YOUR GOAL >>
Everything from the first line to the line containing "mm), on_panel(17.8, 228.8))" is to be repeated exactly; nothing past it.

-----

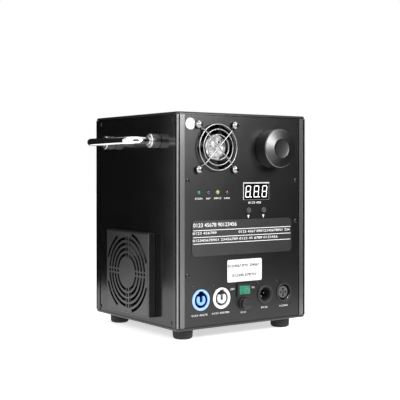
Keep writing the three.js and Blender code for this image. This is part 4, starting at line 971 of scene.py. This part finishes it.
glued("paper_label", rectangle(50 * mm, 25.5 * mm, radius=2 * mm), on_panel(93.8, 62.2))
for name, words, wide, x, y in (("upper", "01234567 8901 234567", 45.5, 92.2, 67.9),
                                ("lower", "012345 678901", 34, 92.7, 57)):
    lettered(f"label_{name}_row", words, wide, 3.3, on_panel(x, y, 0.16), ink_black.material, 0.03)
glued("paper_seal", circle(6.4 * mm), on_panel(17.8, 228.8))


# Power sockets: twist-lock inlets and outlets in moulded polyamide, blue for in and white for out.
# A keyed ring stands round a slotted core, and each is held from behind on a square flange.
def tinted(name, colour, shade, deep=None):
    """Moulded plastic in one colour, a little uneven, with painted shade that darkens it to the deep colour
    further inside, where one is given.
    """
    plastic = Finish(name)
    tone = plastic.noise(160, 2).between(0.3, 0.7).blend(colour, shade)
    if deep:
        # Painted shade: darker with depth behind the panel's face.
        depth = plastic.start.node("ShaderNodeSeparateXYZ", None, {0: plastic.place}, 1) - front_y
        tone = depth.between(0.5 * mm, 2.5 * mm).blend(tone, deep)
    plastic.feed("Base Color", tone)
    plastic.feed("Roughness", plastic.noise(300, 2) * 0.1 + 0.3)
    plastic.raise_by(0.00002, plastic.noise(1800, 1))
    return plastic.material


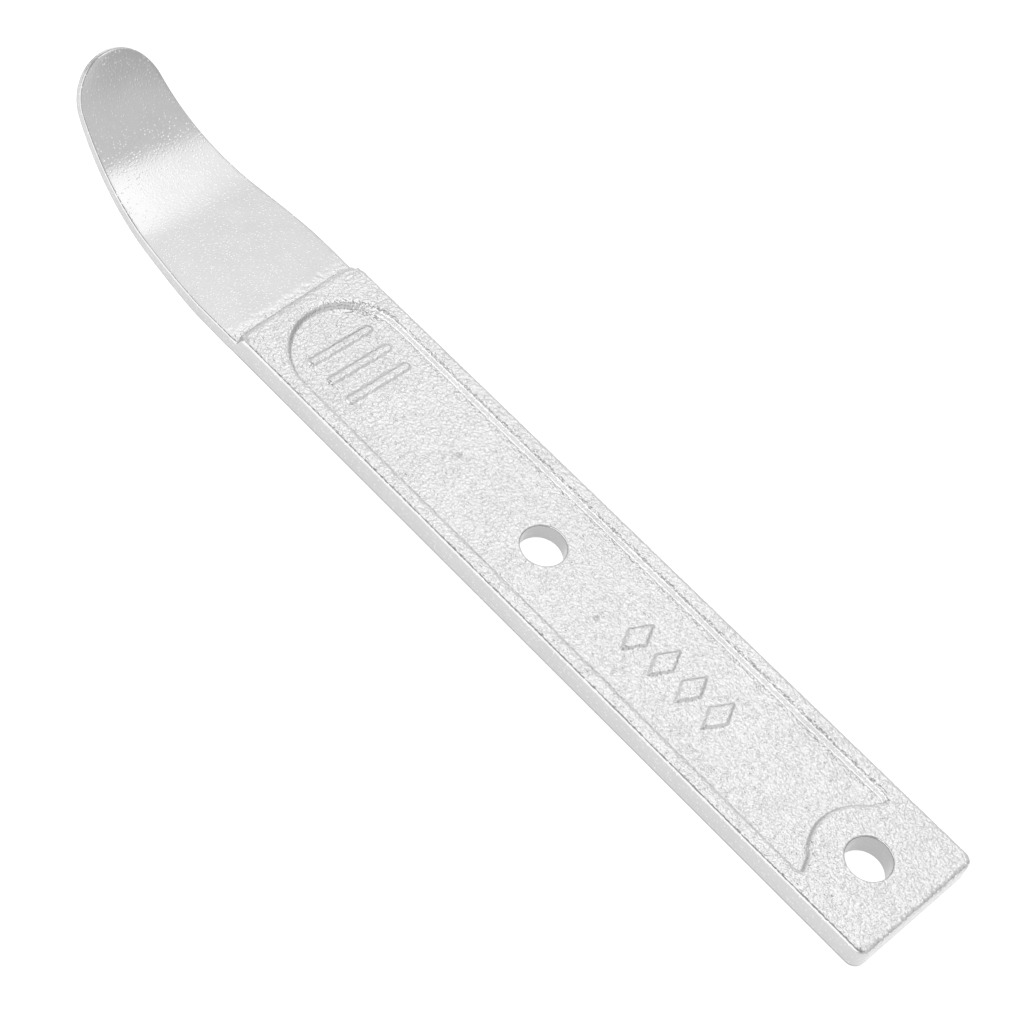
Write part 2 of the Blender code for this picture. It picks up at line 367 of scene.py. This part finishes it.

-----

SOLUTION TO THIS PROBLEM >>
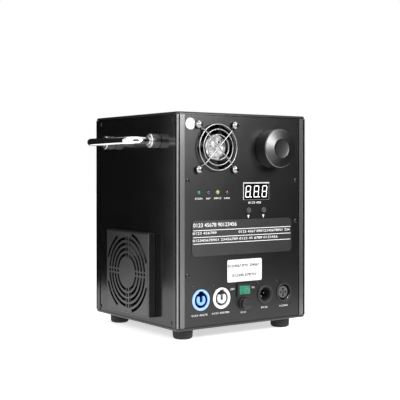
Keep writing the three.js and Blender code for this image. This is part 4, starting at line 971 of scene.py. This part finishes it.
glued("paper_label", rectangle(50 * mm, 25.5 * mm, radius=2 * mm), on_panel(93.8, 62.2))
for name, words, wide, x, y in (("upper", "01234567 8901 234567", 45.5, 92.2, 67.9),
                                ("lower", "012345 678901", 34, 92.7, 57)):
    lettered(f"label_{name}_row", words, wide, 3.3, on_panel(x, y, 0.16), ink_black.material, 0.03)
glued("paper_seal", circle(6.4 * mm), on_panel(17.8, 228.8))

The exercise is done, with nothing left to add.